REQUEST: List all lines of the data containing the word "this".

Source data
______________________________

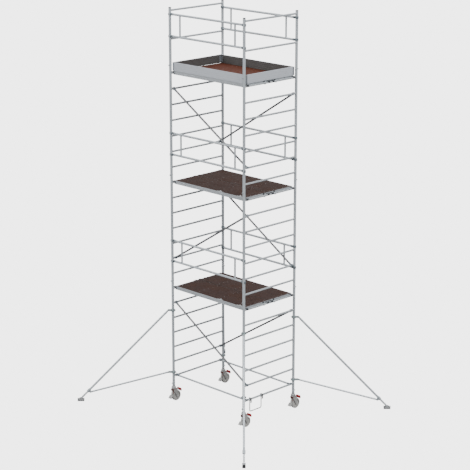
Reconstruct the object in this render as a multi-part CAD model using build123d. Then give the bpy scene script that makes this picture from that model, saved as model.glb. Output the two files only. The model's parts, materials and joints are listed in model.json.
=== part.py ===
"""Mobile tower scaffold.

Four stacks of two-upright ladder frames make two end walls.  Braces, double guardrails and three
pairs of decks hook between them.  The tower stands on four braked castors and four outriggers.

Millimetres.  +X is the length of the decks, +Y the width of the ladder frames, +Z is up.
The origin is on the ground in the middle of the tower.
"""
from build123d import *
import math
import os

# Ladder frames
BAY_LENGTH = 1841.0  # along X, between the upright axes of the two end walls
FRAME_WIDTH = 1296.0  # along Y, between the two upright axes of one frame
FRAME_RISE = 2000.0  # height of one full ladder frame
RUNGS_PER_FRAME = 7
FULL_FRAMES = 3  # full frames in one stack, below the short top frame
FOOT_TO_RUNG = 170.0  # lower end of an upright to the frame's first rung
TOP_FRAME_RISE = 1048.0
TOP_FRAME_RUNGS = (495.0, 1000.0)  # above the top frame's lower end
UPRIGHT_R = 25.4
UPRIGHT_WALL = 2.0
RUNG_R = 18.0
RUNG_WALL = 2.0
SPIGOT_REACH = 110.0  # into each of the two uprights that it joins
SPIGOT_WALL = 3.0
CAP_HEIGHT = 10.0
SLIP = 0.1  # radial gap of parts that plug into each other

# Locking clips, one through the lower end of each upright
CLIP_ABOVE_END = 30.0
CLIP_PIN_R = 4.0
CLIP_HEAD_R = 8.5
CLIP_HEAD_LENGTH = 20.0
CLIP_BOW_R = 2.2

# Guardrails
RAIL_R = 20.0
RAIL_WALL = 2.0
RAIL_SPACING = 390.0  # between the two rails of one guardrail
RAIL_OFFSET = 18.0  # rail plane, inwards from the upright axes
RAIL_ABOVE_DECK_RUNG = 912.0  # top rail on the lower and middle levels
RAIL_BELOW_TOP_RUNG = 67.0  # top rail on the top level
POST_R = 17.0
POST_FROM_RAIL_END = 176.0
JAW_WALL = 8.5
JAW_HEIGHT = 40.0
JAW_MOUTH = 120.0  # degrees left open
SHANK_R = 22.5
RAIL_END_GAP = 62.0  # upright axis to the end of the rail tube

# Braces
BRACE_R = 17.5
BRACE_WALL = 2.0
BRACE_FROM_UPRIGHT = 78.0  # brace axis, inwards from the upright axis along Y
CLAW_WALL = 9.0
CLAW_WIDTH = 38.0
CLAW_MOUTH = 110.0
BRACE_END_GAP = 70.0  # rung axis to the end of the brace tube
DIAGONAL_DROP = 4  # rungs between the two ends of a diagonal

# Decks
DECK_UPRIGHT_GAP = 20.6  # side of the deck to the uprights
DECK_RUNG_GAP = 9.5  # end of the deck to the rungs
DECK_TOP = 38.0  # above the rung axis that carries it
DECK_DEPTH = 63.0
DECK_MIDDLE_GAP = 8.0  # between the two decks of one level
BEAM_WIDTH = 24.0
END_BEAM_WIDTH = 30.0
BEAM_WALL = 2.5
OUTER_LIP = 10.0
INNER_LIP = 5.0
PANEL_THICKNESS = 10.5
PANEL_GAP = 0.5  # panel surface below the lips
JOIST_DEPTH = 24.0
JOIST_WIDTH = 26.0
HOOK_WIDTH = 44.0
HOOK_PLATE = 8.0
HOOK_FROM_SIDE = 24.0  # centre of a hook from its deck's outer side
HOOK_FROM_MIDDLE = 50.0  # centre of a hook from the tower's middle plane
HOOK_TIP = 10.0  # lowest point of a hook below the rung axis
LOCK_WIDTH = 32.0
LOCK_PLATE = 5.0
LOCK_FROM_HOOK = 62.0  # middle of a wind lock from the side of the hook beside it

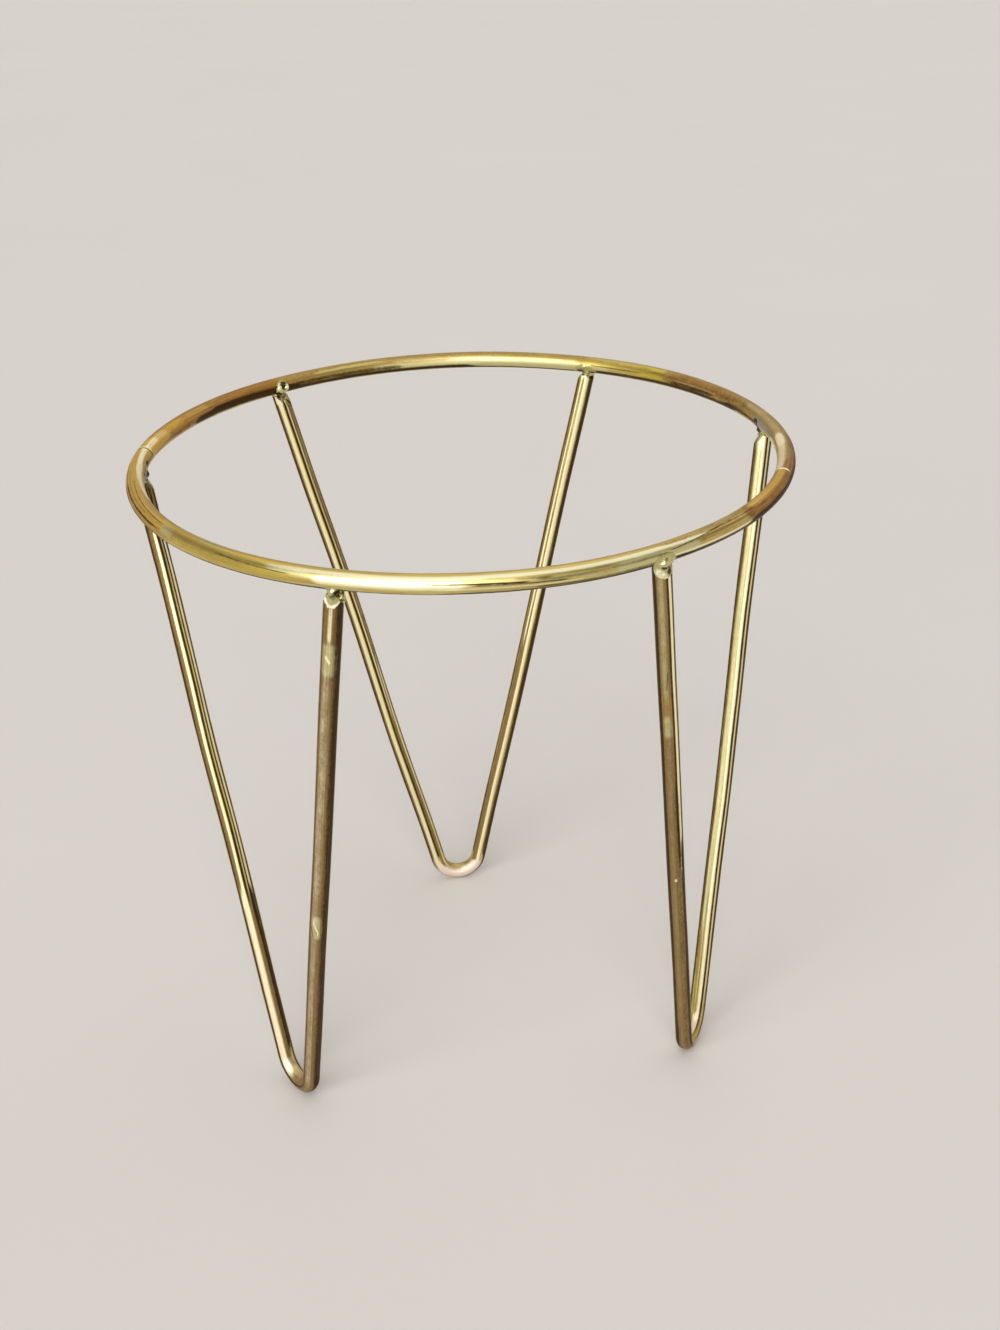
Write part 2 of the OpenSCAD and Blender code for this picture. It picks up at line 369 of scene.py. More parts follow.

______________________________

TASK OUTPUT:
Reconstruct the object in this render as a multi-part CAD model using build123d. Then give the bpy scene script that makes this picture from that model, saved as model.glb. Output the two files only. The model's parts, materials and joints are listed in model.json.
Write part 2 of the OpenSCAD and Blender code for this picture. It picks up at line 369 of scene.py. More parts follow.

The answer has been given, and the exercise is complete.